Updated: 3:17 a.m. E.T.
The U.K. remains just that, united. “I’m deeply disappointed like thousands across the country,” said Nicola Sturgeon, Scotland’s deputy first minister and a leading member of the Scottish National Party (SNP), which engineered the referendum. It was 5:30 a.m. and although the final tally had not been calculated, with 26 of 32 voting districts declared, the proponents of Scottish independence recognized defeat was now inevitable. Scots had voted by 55% to 45% in favor of retaining a status quo that has lasted 307 years.
So, a return to business as usual? Not after the surge in support for independence that today leaves almost half of Scotland, like Sturgeon, deeply disappointed. It will also taste bitter to independence movements across the world that had seen in Thursday’s referendum a model for their own efforts to shake free of a larger state. There is, said Sturgeon, “a clear appetite for change” and she’s right.
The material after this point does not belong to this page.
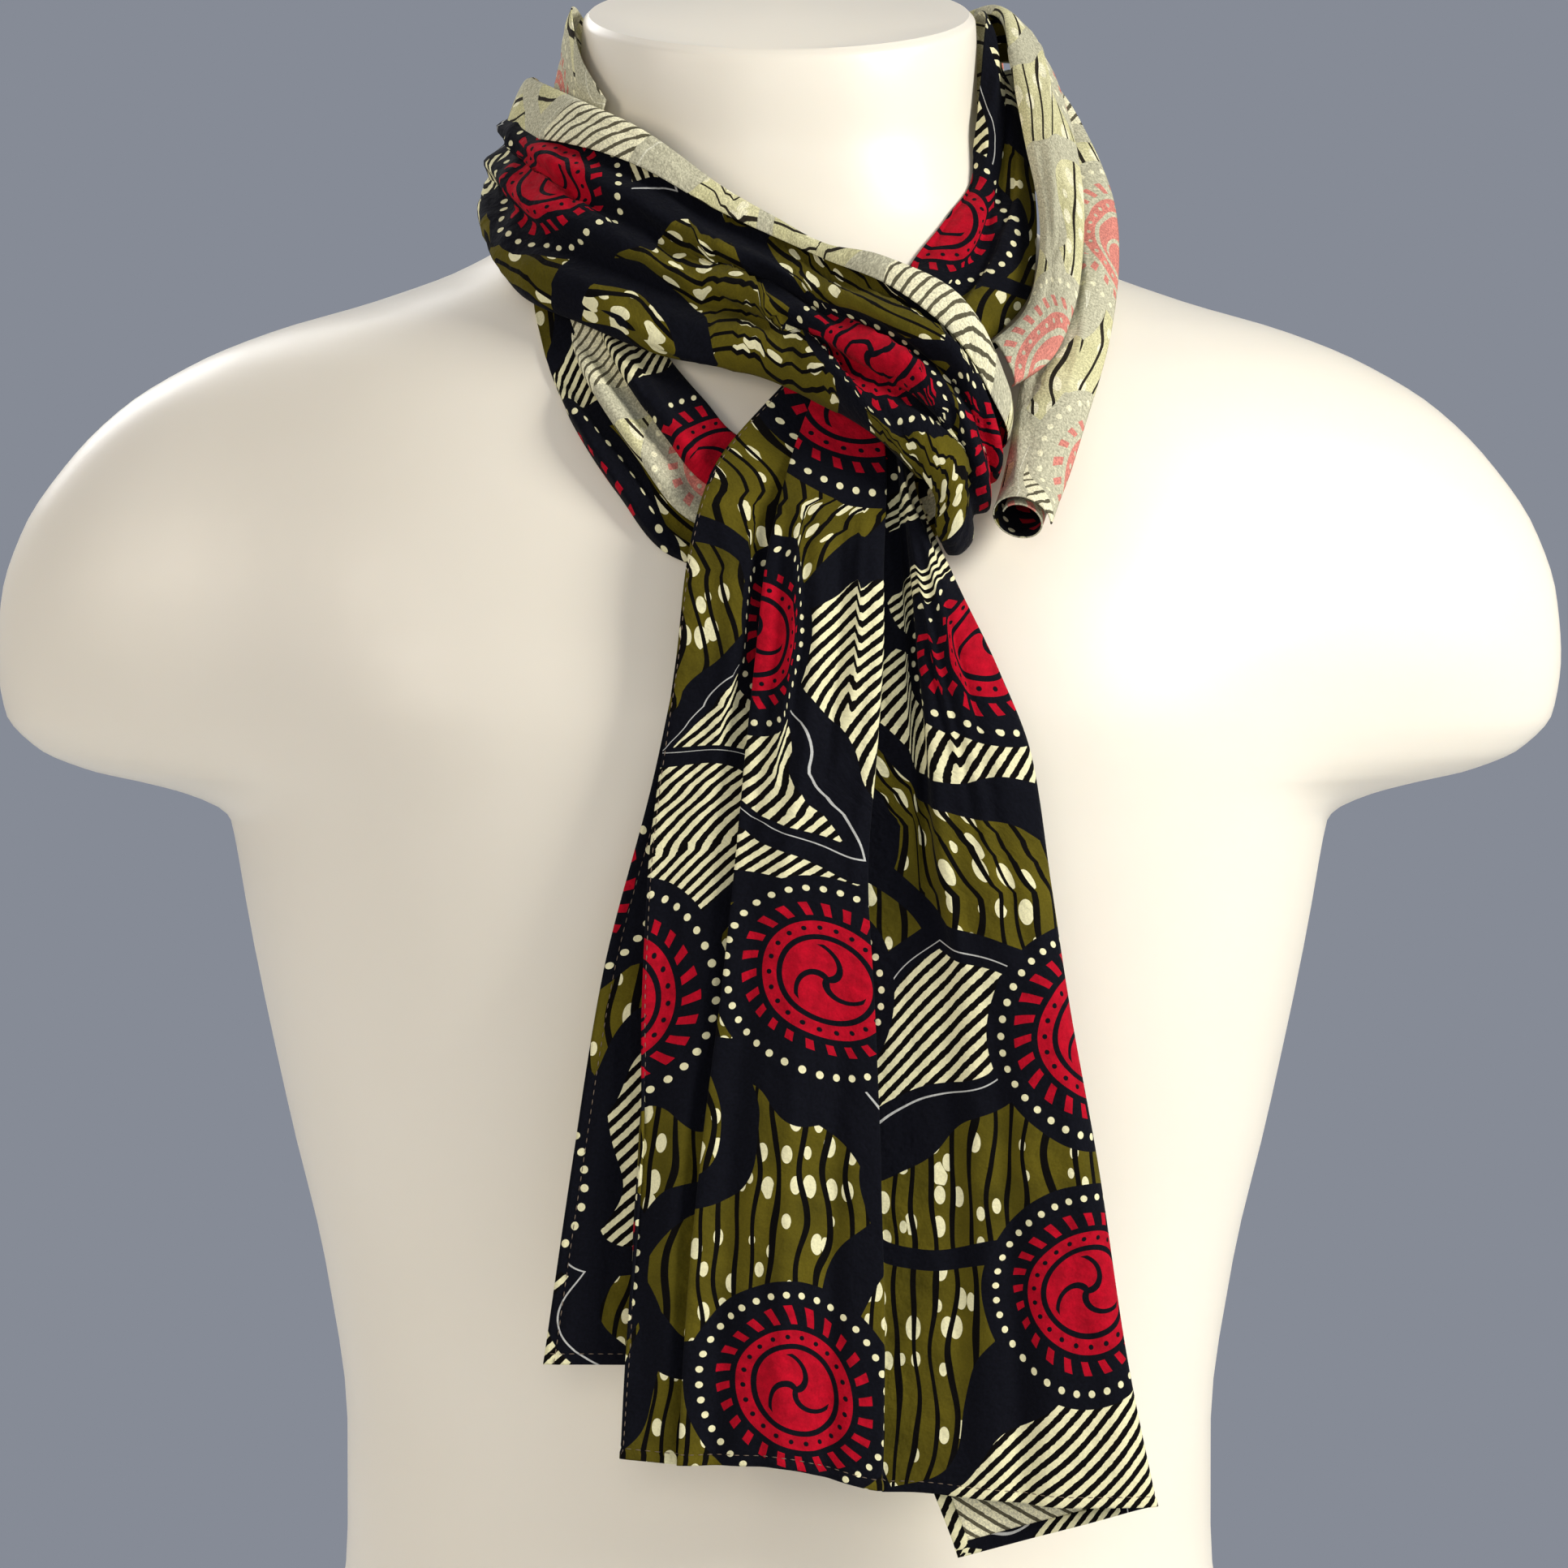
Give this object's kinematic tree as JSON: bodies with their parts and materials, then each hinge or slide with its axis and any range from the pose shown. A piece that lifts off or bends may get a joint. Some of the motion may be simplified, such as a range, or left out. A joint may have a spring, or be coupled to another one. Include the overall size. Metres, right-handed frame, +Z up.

Scotland may have opted for reform rather than revolution, but nobody who has observed the campaigns at close quarters believes this has given the U.K. government in Westminster a free pass to keep on keeping on as before.
For one thing, the three main Westminster parties — the ruling coalition of Conservatives and Liberal Democrats and the opposition Labour Party — came together to promise a greater devolution of powers to Scotland if voters agreed not to ditch the union. Now they must deliver. That means a new law by January 2015 expected at very least to give Scotland more control over taxation and social benefits.
There’s another reason change must come. Somebody has to figure out what to do with all that disappointment. Scotland’s largest city, Glasgow, voted by 53% to break with the rest of Britain. So did its fourth largest, Dundee. Before the polls even closed, Scots were worrying about the aftermath of the vote. Francesca Kelsey, a 26-year-old who runs a small clothing business in Edinburgh, told TIME of the deep divisions that the referendum has opened. “You need to have some sort of unity to go forward,” she said. It’s not clear how that unity will be restored — or by whom.
Because the reason so many voted for an independent Scotland and so many more were tempted to do so, even if they eventually chose the devil they knew, is that the British political system leaves many citizens feeling alienated and disempowered. Influence is concentrated in Westminster, in the hands of a political class that has lost the trust of many voters. And so as Scotland eyed independence, there has been a groundswell elsewhere in the U.K. for change, for greater autonomy for England’s regions and for Wales and Northern Ireland, and also for something else — a new kind of politics.
That realization prompted U.K. Prime Minister David Cameron toward an old political maneuver, outflanking his opponents. Early this morning he hailed the Scottish decision in a statement outside 10 Downing Street, pledging that further devolution for Scotland would be matched by similar moves across the rest of the U.K., including within England. “We have heard the voice of Scotland and now the millions of voices of England must also be heard,” he said. The problem for Cameron, governing in an uneasy coalition and facing a general election in May 2015, is that it may well prove impossible to achieve political consensus, and constitutional change, on such a tight schedule.
On Thursday, Kay Simpson, a 54-year-old teacher, voted Yes in Edinburgh’s Leith neighborhood. The polling station was packed. “People are inspired,” she said, gesturing to the packed polling station. “Whatever happens, we want that to carry on with.” Voter turnouts have been falling in the U.K. for decades. The prospect of a vote that could actually deliver change, rather than just speak in hopey-changey slogans, galvanized a nation. Voter turnout at the referendum was 85%.
The union may be safe. The status quo is not.